# [EXERCISE REQUIREMENTS]
Please return the full listing below without altering anything.

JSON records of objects
----------

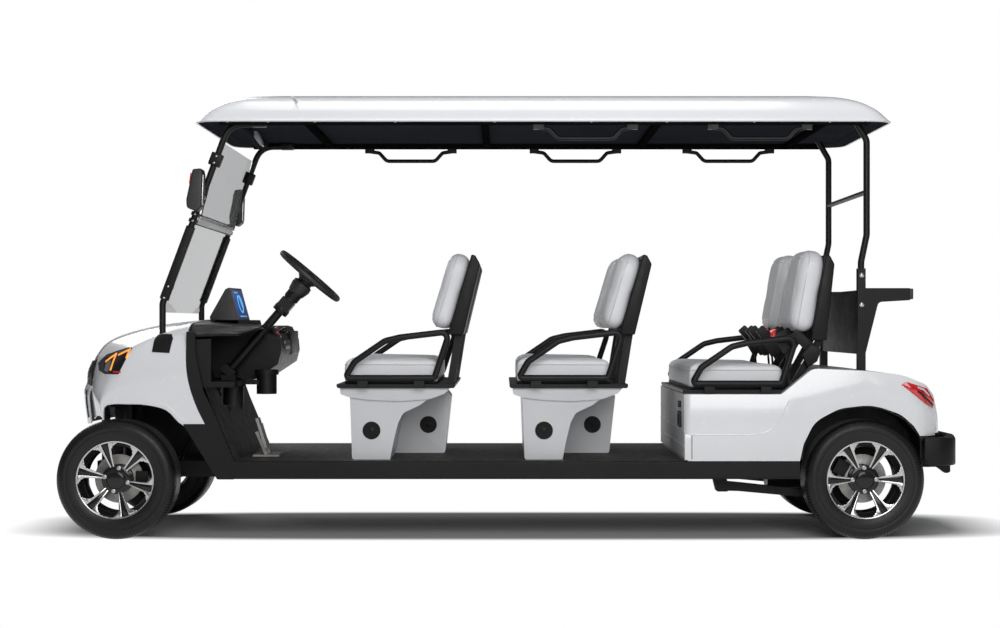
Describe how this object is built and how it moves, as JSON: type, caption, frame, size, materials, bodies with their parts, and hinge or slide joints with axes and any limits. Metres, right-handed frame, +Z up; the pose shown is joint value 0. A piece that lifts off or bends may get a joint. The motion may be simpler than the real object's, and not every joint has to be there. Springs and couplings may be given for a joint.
{
  "type": "golf cart",
  "caption": "long electric golf cart with three forward-facing benches under a full roof, white body, black frame, cast wheels, rolling and steered wheels and lifting seat cushions",
  "frame": {"origin": "on the ground, midway along the cart and midway across it", "axes": "+Z up; -X is the way the cart drives; +Y is the cart's right-hand side"},
  "size_m": [3.919, 1.2964, 1.9099],
  "materials": {
    "body_white": "smooth gloss white paint",
    "seat_base_white": "satin off-white moulding",
    "clear_pane": "light grey tinted clear sheet",
    "lamp_lens": "dark clear lens over amber bars",
    "red_lens": "clear red lens",
    "seat_vinyl": "pale grey grained vinyl",
    "screen_glass": "lit blue panel",
    "bare_aluminium": "cast, lightly brushed",
    "dark_liner": "fine textured sheet",
    "black_plastic": "fine grained black moulding",
    "black_steel": "satin black powder coat",
    "floor_rubber": "ribbed floor mat",
    "belt_black": "black moulding",
    "wheel_rubber": "soft black grip",
    "tyre_rubber": "road tyre",
    "cast_rim": "black and machined cast alloy"
  },
  "bodies": {
    "chassis": {"chassis_frame": "black_steel", "floor_deck": "floor_rubber", "side_sills": "black_plastic", "front_suspension": "black_steel", "rear_suspension": "black_steel", "rear_axle": "black_steel", "drive_motor": "black_steel", "battery_pack": "black_plastic", "steering_rack": "black_steel", "front_cowl": "body_white", "front_grille": "black_plastic", "front_bumper": "body_white", "headlights": "lamp_lens", "cowl_trim": "black_plastic", "dashboard": "black_plastic", "display_screen": "screen_glass", "steering_column": "black_steel", "pedals": "bare_aluminium", "front_struts": "black_steel", "windshield": "clear_pane", "mirrors": "black_plastic", "roof_shell": "body_white", "roof_liner": "dark_liner", "roof_rails": "black_steel", "roof_handles": "black_steel", "rear_struts": "black_steel", "bag_rack": "black_steel", "seat_pedestals": "seat_base_white", "seat_frame_1": "black_steel", "seat_frame_2": "black_steel", "seat_frame_3": "black_steel", "seat_backs": "seat_vinyl", "seat_shells": "black_plastic", "seat_belts": "belt_black", "rear_body": "body_white", "rear_liners": "black_plastic", "taillights": "red_lens", "rear_bumper": "black_plastic", "tow_hitch": "black_steel"},
    "knuckle_left": {"knuckle_left": "black_steel"},
    "knuckle_right": {"knuckle_right": "black_steel"},
    "steering_wheel": {"steering_wheel": "wheel_rubber"},
    "seat_lid_1": {"seat_cushion_1": "seat_vinyl"},
    "seat_lid_2": {"seat_cushion_2": "seat_vinyl"},
    "seat_lid_3": {"seat_cushion_3": "seat_vinyl"},
    "wheel_front_left": {"tyre_front_left": "tyre_rubber", "rim_front_left": "cast_rim"},
    "wheel_front_right": {"tyre_front_right": "tyre_rubber", "rim_front_right": "cast_rim"},
    "wheel_rear_left": {"tyre_rear_left": "tyre_rubber", "rim_rear_left": "cast_rim"},
    "wheel_rear_right": {"tyre_rear_right": "tyre_rubber", "rim_rear_right": "cast_rim"}
  },
  "joints": [
    {"name": "steer_left", "type": "hinge", "parent": "chassis", "child": "knuckle_left", "pos_m": [-1.7055, -0.372, 0.254], "axis": [0, 0, 1], "range_deg": [-30, 30]},
    {"name": "steer_right", "type": "hinge", "parent": "chassis", "child": "knuckle_right", "pos_m": [-1.7055, 0.372, 0.254], "axis": [0, 0, 1], "range_deg": [-30, 30]},
    {"name": "steering_wheel_turn", "type": "hinge", "parent": "chassis", "child": "steering_wheel", "pos_m": [-0.914, -0.3, 1.12174], "axis": [0.6494, 0, 0.7604], "range_deg": [-450, 450]},
    {"name": "roll_front_left", "type": "hinge", "parent": "knuckle_left", "child": "wheel_front_left", "pos_m": [-1.7055, -0.51, 0.254], "axis": [0, 1, 0], "continuous": true},
    {"name": "roll_front_right", "type": "hinge", "parent": "knuckle_right", "child": "wheel_front_right", "pos_m": [-1.7055, 0.51, 0.254], "axis": [0, 1, 0], "continuous": true},
    {"name": "roll_rear_left", "type": "hinge", "parent": "chassis", "child": "wheel_rear_left", "pos_m": [1.4595, -0.51, 0.254], "axis": [0, 1, 0], "continuous": true},
    {"name": "roll_rear_right", "type": "hinge", "parent": "chassis", "child": "wheel_rear_right", "pos_m": [1.4595, 0.51, 0.254], "axis": [0, 1, 0], "continuous": true},
    {"name": "lid_1", "type": "hinge", "parent": "chassis", "child": "seat_lid_1", "pos_m": [-0.7595, 0, 0.665], "axis": [0, -1, 0], "range_deg": [0, 60]},
    {"name": "lid_2", "type": "hinge", "parent": "chassis", "child": "seat_lid_2", "pos_m": [-0.0235, 0, 0.665], "axis": [0, -1, 0], "range_deg": [0, 60]},
    {"name": "lid_3", "type": "hinge", "parent": "chassis", "child": "seat_lid_3", "pos_m": [0.7125, 0, 0.641], "axis": [0, -1, 0], "range_deg": [0, 60]}
  ],
  "couplings": [
    {"joint": "steer_right", "follows": "steer_left", "ratio": 1},
    {"joint": "steering_wheel_turn", "follows": "steer_left", "ratio": 15}
  ]
}
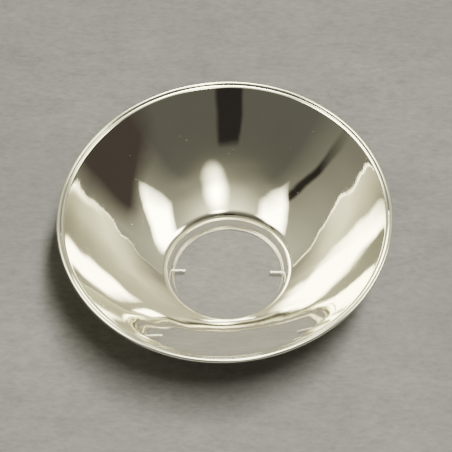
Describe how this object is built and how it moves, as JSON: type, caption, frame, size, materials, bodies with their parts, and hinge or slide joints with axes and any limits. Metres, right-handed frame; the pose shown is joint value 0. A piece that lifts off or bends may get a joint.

----------

# [PROBLEM SOLUTION]
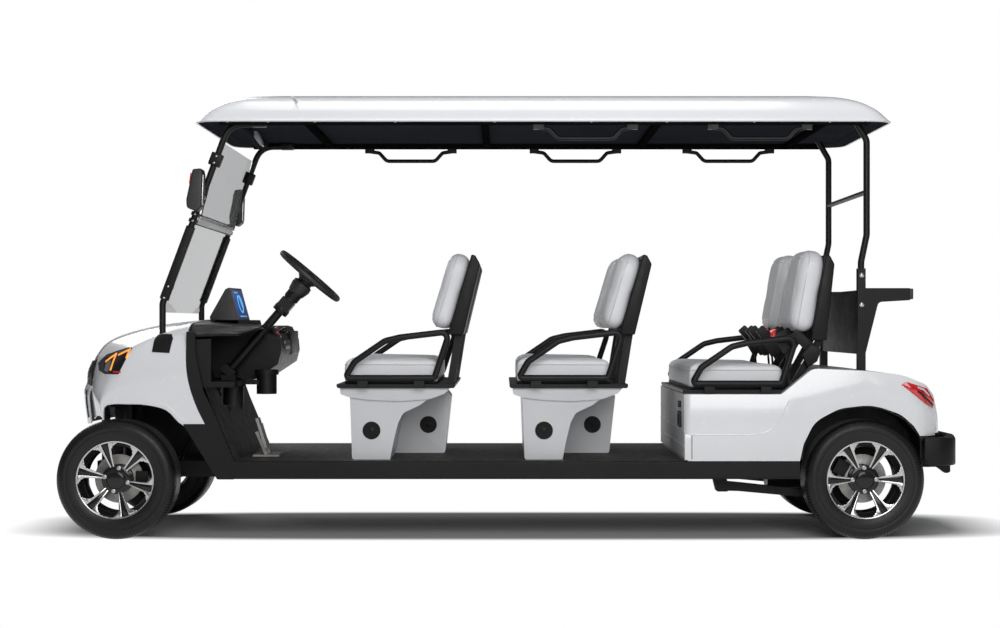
Describe how this object is built and how it moves, as JSON: type, caption, frame, size, materials, bodies with their parts, and hinge or slide joints with axes and any limits. Metres, right-handed frame, +Z up; the pose shown is joint value 0. A piece that lifts off or bends may get a joint. The motion may be simpler than the real object's, and not every joint has to be there. Springs and couplings may be given for a joint.
{
  "type": "golf cart",
  "caption": "long electric golf cart with three forward-facing benches under a full roof, white body, black frame, cast wheels, rolling and steered wheels and lifting seat cushions",
  "frame": {"origin": "on the ground, midway along the cart and midway across it", "axes": "+Z up; -X is the way the cart drives; +Y is the cart's right-hand side"},
  "size_m": [3.919, 1.2964, 1.9099],
  "materials": {
    "body_white": "smooth gloss white paint",
    "seat_base_white": "satin off-white moulding",
    "clear_pane": "light grey tinted clear sheet",
    "lamp_lens": "dark clear lens over amber bars",
    "red_lens": "clear red lens",
    "seat_vinyl": "pale grey grained vinyl",
    "screen_glass": "lit blue panel",
    "bare_aluminium": "cast, lightly brushed",
    "dark_liner": "fine textured sheet",
    "black_plastic": "fine grained black moulding",
    "black_steel": "satin black powder coat",
    "floor_rubber": "ribbed floor mat",
    "belt_black": "black moulding",
    "wheel_rubber": "soft black grip",
    "tyre_rubber": "road tyre",
    "cast_rim": "black and machined cast alloy"
  },
  "bodies": {
    "chassis": {"chassis_frame": "black_steel", "floor_deck": "floor_rubber", "side_sills": "black_plastic", "front_suspension": "black_steel", "rear_suspension": "black_steel", "rear_axle": "black_steel", "drive_motor": "black_steel", "battery_pack": "black_plastic", "steering_rack": "black_steel", "front_cowl": "body_white", "front_grille": "black_plastic", "front_bumper": "body_white", "headlights": "lamp_lens", "cowl_trim": "black_plastic", "dashboard": "black_plastic", "display_screen": "screen_glass", "steering_column": "black_steel", "pedals": "bare_aluminium", "front_struts": "black_steel", "windshield": "clear_pane", "mirrors": "black_plastic", "roof_shell": "body_white", "roof_liner": "dark_liner", "roof_rails": "black_steel", "roof_handles": "black_steel", "rear_struts": "black_steel", "bag_rack": "black_steel", "seat_pedestals": "seat_base_white", "seat_frame_1": "black_steel", "seat_frame_2": "black_steel", "seat_frame_3": "black_steel", "seat_backs": "seat_vinyl", "seat_shells": "black_plastic", "seat_belts": "belt_black", "rear_body": "body_white", "rear_liners": "black_plastic", "taillights": "red_lens", "rear_bumper": "black_plastic", "tow_hitch": "black_steel"},
    "knuckle_left": {"knuckle_left": "black_steel"},
    "knuckle_right": {"knuckle_right": "black_steel"},
    "steering_wheel": {"steering_wheel": "wheel_rubber"},
    "seat_lid_1": {"seat_cushion_1": "seat_vinyl"},
    "seat_lid_2": {"seat_cushion_2": "seat_vinyl"},
    "seat_lid_3": {"seat_cushion_3": "seat_vinyl"},
    "wheel_front_left": {"tyre_front_left": "tyre_rubber", "rim_front_left": "cast_rim"},
    "wheel_front_right": {"tyre_front_right": "tyre_rubber", "rim_front_right": "cast_rim"},
    "wheel_rear_left": {"tyre_rear_left": "tyre_rubber", "rim_rear_left": "cast_rim"},
    "wheel_rear_right": {"tyre_rear_right": "tyre_rubber", "rim_rear_right": "cast_rim"}
  },
  "joints": [
    {"name": "steer_left", "type": "hinge", "parent": "chassis", "child": "knuckle_left", "pos_m": [-1.7055, -0.372, 0.254], "axis": [0, 0, 1], "range_deg": [-30, 30]},
    {"name": "steer_right", "type": "hinge", "parent": "chassis", "child": "knuckle_right", "pos_m": [-1.7055, 0.372, 0.254], "axis": [0, 0, 1], "range_deg": [-30, 30]},
    {"name": "steering_wheel_turn", "type": "hinge", "parent": "chassis", "child": "steering_wheel", "pos_m": [-0.914, -0.3, 1.12174], "axis": [0.6494, 0, 0.7604], "range_deg": [-450, 450]},
    {"name": "roll_front_left", "type": "hinge", "parent": "knuckle_left", "child": "wheel_front_left", "pos_m": [-1.7055, -0.51, 0.254], "axis": [0, 1, 0], "continuous": true},
    {"name": "roll_front_right", "type": "hinge", "parent": "knuckle_right", "child": "wheel_front_right", "pos_m": [-1.7055, 0.51, 0.254], "axis": [0, 1, 0], "continuous": true},
    {"name": "roll_rear_left", "type": "hinge", "parent": "chassis", "child": "wheel_rear_left", "pos_m": [1.4595, -0.51, 0.254], "axis": [0, 1, 0], "continuous": true},
    {"name": "roll_rear_right", "type": "hinge", "parent": "chassis", "child": "wheel_rear_right", "pos_m": [1.4595, 0.51, 0.254], "axis": [0, 1, 0], "continuous": true},
    {"name": "lid_1", "type": "hinge", "parent": "chassis", "child": "seat_lid_1", "pos_m": [-0.7595, 0, 0.665], "axis": [0, -1, 0], "range_deg": [0, 60]},
    {"name": "lid_2", "type": "hinge", "parent": "chassis", "child": "seat_lid_2", "pos_m": [-0.0235, 0, 0.665], "axis": [0, -1, 0], "range_deg": [0, 60]},
    {"name": "lid_3", "type": "hinge", "parent": "chassis", "child": "seat_lid_3", "pos_m": [0.7125, 0, 0.641], "axis": [0, -1, 0], "range_deg": [0, 60]}
  ],
  "couplings": [
    {"joint": "steer_right", "follows": "steer_left", "ratio": 1},
    {"joint": "steering_wheel_turn", "follows": "steer_left", "ratio": 15}
  ]
}
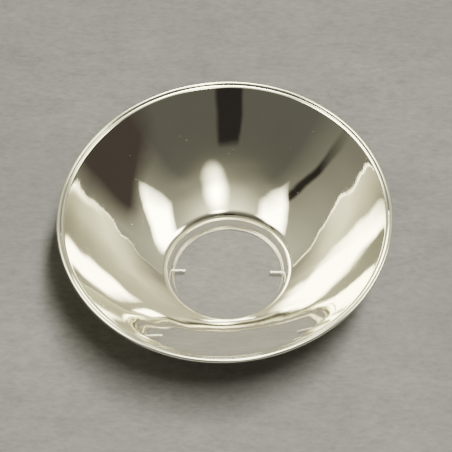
Describe how this object is built and how it moves, as JSON: type, caption, frame, size, materials, bodies with their parts, and hinge or slide joints with axes and any limits. Metres, right-handed frame; the pose shown is joint value 0. A piece that lifts off or bends may get a joint.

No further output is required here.